I apologise for the temporary absence of my right hon. Friend the Member for 1476 Huyton (Mr. H. Wilson) who intended to welcome this Clause. In view of my past it was thought that it was perhaps more suitable that he should do it than that I should. I am glad that the Financial Secretary said what he did because I am sure that those of us who took a certain view in 1957 were not just being cussed, and still less could it be said that we had no sympathy for the victims of this terrible period in world history. It was just that we felt that because of our basis of assessment for Income Tax purposes, and in particular the fact that we assess to Income Tax war widows' pensions whereas some other countries do not, that we were perhaps not in a strictly comparable position with other countries in granting exemption from Income Tax to these annuities.
However, as the hon. Gentleman said, there was a change of view last year, and I think we all felt that opinion was moving towards granting this exemption, doing it retrospectively, giving a reasonable time for claims to be made, and doing it in a most handsome and adequate way. I am glad that that has been found possible, and I am sure that it will bring great joy to all my hon.
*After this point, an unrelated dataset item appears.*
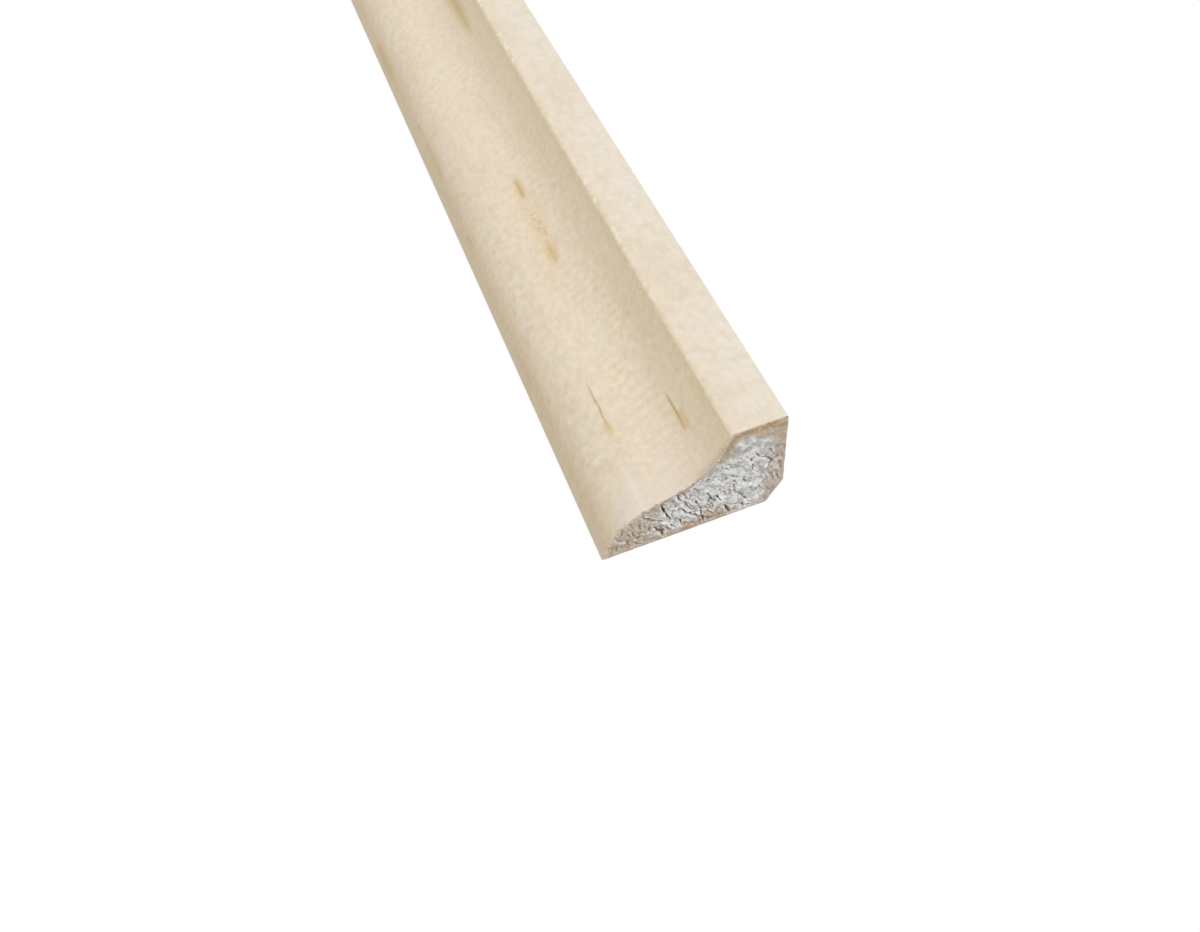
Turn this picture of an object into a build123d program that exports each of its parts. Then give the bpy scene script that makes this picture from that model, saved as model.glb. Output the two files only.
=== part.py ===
from build123d import *
from math import acos, atan2, degrees, hypot
import os

# Scotia moulding: one stick of solid wood with the same section from end to end.
# The stick lies along X. Its toe is on the -Y side, its square back on the +Y side,
# and it rests on its flat bottom at Z = 0. All sizes are in millimetres.

length = 2400.0
width = 19.0
height = 12.5

# The flat fillet along the top, measured from the back.
top_width = 5.6

# The rounded toe: a low upright edge at the bottom, then one arc that leaves it leaning in.
toe_edge_height = 0.3
toe_angle = 76.0
toe_radius = 7.5

# A short straight slope joins the toe to the hollow cove, which runs up to the fillet.
slope_length = 2.5
cove_radius = 8.5

# The bottom corner of the back is cut away so that the stick sits tight in a corner.
relief_width = 1.75
relief_height = 2.8

# The fillet's front corner is sanded round, and the three corners behind it less so.
front_round = 0.5
back_round = 0.25

front = -width / 2
back = width / 2

# Toe arc: its centre lies square to the direction in which the arc leaves the toe edge.
toe_top = Vector(front, toe_edge_height)
toe_centre = toe_top + Vector(toe_radius, 0).rotate(Axis.Z, toe_angle - 90)

# Cove arc: it ends at the fillet's front corner. The slope touches both circles from
# opposite sides, which fixes the distance between the two centres.
fillet_front = Vector(back - top_width, height)
centre_gap = hypot(toe_radius + cove_radius, slope_length)
reach = fillet_front - toe_centre
corner_angle = acos(
    (centre_gap**2 + reach.length**2 - cove_radius**2) / (2 * centre_gap * reach.length)
)
gap_angle = degrees(atan2(reach.Y, reach.X) + corner_angle)
cove_centre = toe_centre + Vector(centre_gap, 0).rotate(Axis.Z, gap_angle)

# Both tangent points lie square to the slope, one on each circle.
square_angle = gap_angle + degrees(atan2(slope_length, toe_radius + cove_radius))
slope_start = toe_centre + Vector(toe_radius, 0).rotate(Axis.Z, square_angle)
slope_end = cove_centre - Vector(cove_radius, 0).rotate(Axis.Z, square_angle)

# The corners of the back, from the fillet down to the bottom.
back_corners = [(back, height), (back, relief_height), (back - relief_width, 0)]

with BuildSketch(Plane.YZ) as section:
    with BuildLine():
        RadiusArc(toe_top, slope_start, toe_radius)
        Line(slope_start, slope_end)
        RadiusArc(slope_end, fillet_front, -cove_radius)
        Polyline(fillet_front, *back_corners, (front, 0), toe_top)
    make_face()

    # Each rounded corner is the outline's vertex nearest to the point that the outline was drawn to.
    fillet(section.vertices().sort_by_distance(fillet_front)[0], front_round)
    for corner in back_corners:
        fillet(section.vertices().sort_by_distance(corner)[0], back_round)

scotia_moulding = extrude(section.sketch, amount=length / 2, both=True)

os.makedirs("parts", exist_ok=True)
export_step(scotia_moulding, "parts/scotia_moulding.step")
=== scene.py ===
import math

import bpy
import numpy as np
from mathutils import Matrix, Vector, noise
from mathutils.geometry import delaunay_2d_cdt


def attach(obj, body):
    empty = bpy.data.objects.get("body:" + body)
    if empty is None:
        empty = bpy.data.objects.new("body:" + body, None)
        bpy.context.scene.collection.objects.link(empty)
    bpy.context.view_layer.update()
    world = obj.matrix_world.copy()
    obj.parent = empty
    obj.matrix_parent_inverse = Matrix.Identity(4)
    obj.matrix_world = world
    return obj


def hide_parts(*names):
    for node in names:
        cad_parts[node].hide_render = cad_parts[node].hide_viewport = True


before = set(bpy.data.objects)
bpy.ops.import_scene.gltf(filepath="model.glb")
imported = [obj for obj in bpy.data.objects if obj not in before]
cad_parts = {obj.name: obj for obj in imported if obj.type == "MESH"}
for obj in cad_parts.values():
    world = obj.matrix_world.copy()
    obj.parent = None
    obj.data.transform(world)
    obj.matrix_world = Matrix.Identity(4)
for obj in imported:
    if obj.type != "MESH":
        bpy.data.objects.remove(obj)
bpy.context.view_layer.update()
scene = bpy.context.scene
scene.view_settings.view_transform = "Standard"
MM = 0.001


# The camera: held about 100 mm from the sawn end, looking down along the stick. Its place
# and angles were worked out from the stick's parallel edges and its square end.
view_across = Vector((0.350397, 0.933221, -0.079498))
view_down = Vector((0.734162, -0.326375, -0.595387))
view_ahead = Vector((-0.581574, 0.150257, -0.799496))
camera_place = Vector((1254.71, -22.61, 89.94)) * MM
film_width = 36.0
photo_width = 1200
focal_pixels = 1098.3
camera_data = bpy.data.cameras.new("close_up_camera")
camera_data.sensor_fit = "HORIZONTAL"
camera_data.sensor_width = film_width
camera_data.lens = film_width * focal_pixels / photo_width
camera_data.clip_start = 0.005
camera_data.clip_end = 60.0
camera = bpy.data.objects.new("close_up_camera", camera_data)
scene.collection.objects.link(camera)
turned = Matrix((view_across, -view_down, -view_ahead)).transposed()
camera.matrix_world = Matrix.Translation(camera_place) @ turned.to_4x4()
scene.camera = camera


# The stick: one length of pale, fine-grained hardwood, run through a moulding cutter, then
# sawn square. Its toe, straight slope, cove and flat fillet are one outline, drawn here in
# millimetres from the bottom of the toe, over the top and back along the bottom.
length = 2400.0
width = 19.0
height = 12.5
top_width = 5.6
toe_edge_height = 0.3
toe_angle = math.radians(76.0)
toe_radius = 7.5
slope_length = 2.5
cove_radius = 8.5
relief_width = 1.75
relief_height = 2.8
front_round = 0.5
back_round = 0.25

front = -width / 2
back = width / 2
toe_bottom = Vector((front, 0))
toe_top = Vector((front, toe_edge_height))
toe_centre = toe_top + toe_radius * Vector((math.sin(toe_angle), -math.cos(toe_angle)))
fillet_front = Vector((back - top_width, height))
fillet_back = Vector((back, height))
relief_top = Vector((back, relief_height))
relief_bottom = Vector((back - relief_width, 0))

centre_gap = math.hypot(toe_radius + cove_radius, slope_length)
reach = fillet_front - toe_centre
gap_angle = math.atan2(reach.y, reach.x) + math.acos(
    (centre_gap**2 + reach.length**2 - cove_radius**2) / (2 * centre_gap * reach.length)
)
square_angle = gap_angle + math.atan2(slope_length, toe_radius + cove_radius)
cove_centre = toe_centre + centre_gap * Vector((math.cos(gap_angle), math.sin(gap_angle)))
square_out = Vector((math.cos(square_angle), math.sin(square_angle)))
slope_start = toe_centre + toe_radius * square_out
slope_end = cove_centre - cove_radius * square_out

# The fillet's front corner is rounded by an arc that touches the cove and the flat fillet.
round_rise = cove_centre.y - (height - front_round)
round_run = math.sqrt((cove_radius + front_round) ** 2 - round_rise**2)
round_centre = Vector((cove_centre.x + round_run, height - front_round))
cove_stop = math.atan2(*(round_centre - cove_centre).yx)
fillet_start = round_centre + Vector((0, front_round))


def along(start, end, step):
    """Points from start up to, but without, end."""
    count = max(1, round((end - start).length / step))
    return [start.lerp(end, i / count) for i in range(count)]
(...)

Friends that this disturbing question of taxation has been brought to a favourable conclusion. I am sure that the hon. Member for Hendon, South (Sir H. Lucas-Tooth), who has received letters from victims of Nazi oppression and horrors, fully deserves the thanks given to him. For my part, I was striving to defend the purity of our taxation system, and perhaps in this Committee that is something of which to be ashamed.
§ Question put and agreed to.
§ Clause ordered to stand part of the Bill.